Reeves’s speech came days ahead of the Bank of England’s next interest rates decision on Thursday and the release of figures covering the economy’s performance over the first three months of this year on Friday.

Economists are widely expecting the Bank’s Monetary Policy Committee to keep rates at the current level of 5.25%, despite political pressure from the Government to start lowering rates before the election.

Reeves vowed that Labour would boost growth and “raise living standards, resource public services, and let Britain compete in the world once again”.

Asked whether Labour’s plans could still be achieved now it had rowed back on plans to invest £28 billion a year in the green economy, Reeves said she did not think her party’s objectives required the sum it had first set out and planning reform would be key to securing private investment.

She said: “We can do that through other means including the creation of GB Energy, the national wealth fund and, crucially, those planning reforms.”

Reeves also reiterated her party’s commitment to put forward legislation on a “new deal for working people” within the first 100 days of a new administration, but said businesses had “nothing to fear”.

But The National revealed last week Labour’s plan to water down pledges in the “new deal for working people” had infuriated some in Scottish Labour.

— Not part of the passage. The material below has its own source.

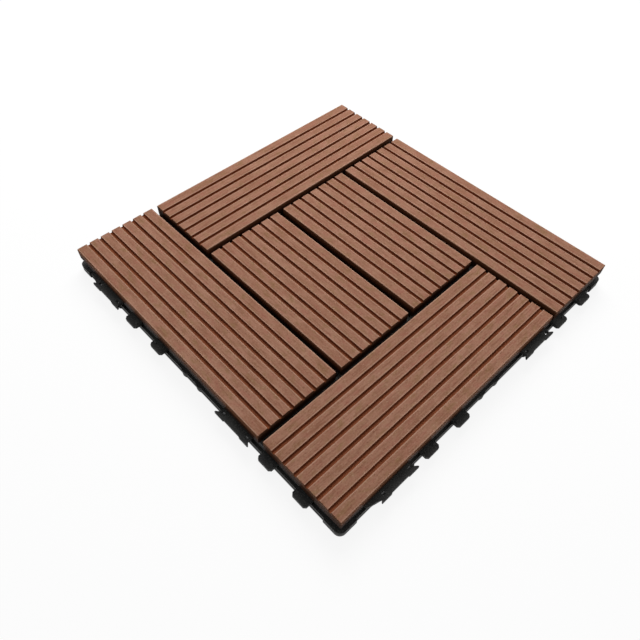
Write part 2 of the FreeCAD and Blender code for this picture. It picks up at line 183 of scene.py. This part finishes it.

The “new deal for working people” had included pledges on increasing sick pay, ending “fire and rehire” and reversing anti-trade union legislation.

But the Financial Times reported that many measures were being toned down as Labour attempted to woo big business.

The story, which came out on International Workers’ Day, sparked anger in some quarters of Scottish Labour, with one insider telling The National that Starmer wanted to “humiliate” trade unions.

It also led to outrage from union chief Sharon Graham, the general secretary of Unite, who said: “Choosing May Day to give notice of watering down your promise to overhaul one of the worst sets of employment rights in Europe is beyond irony.”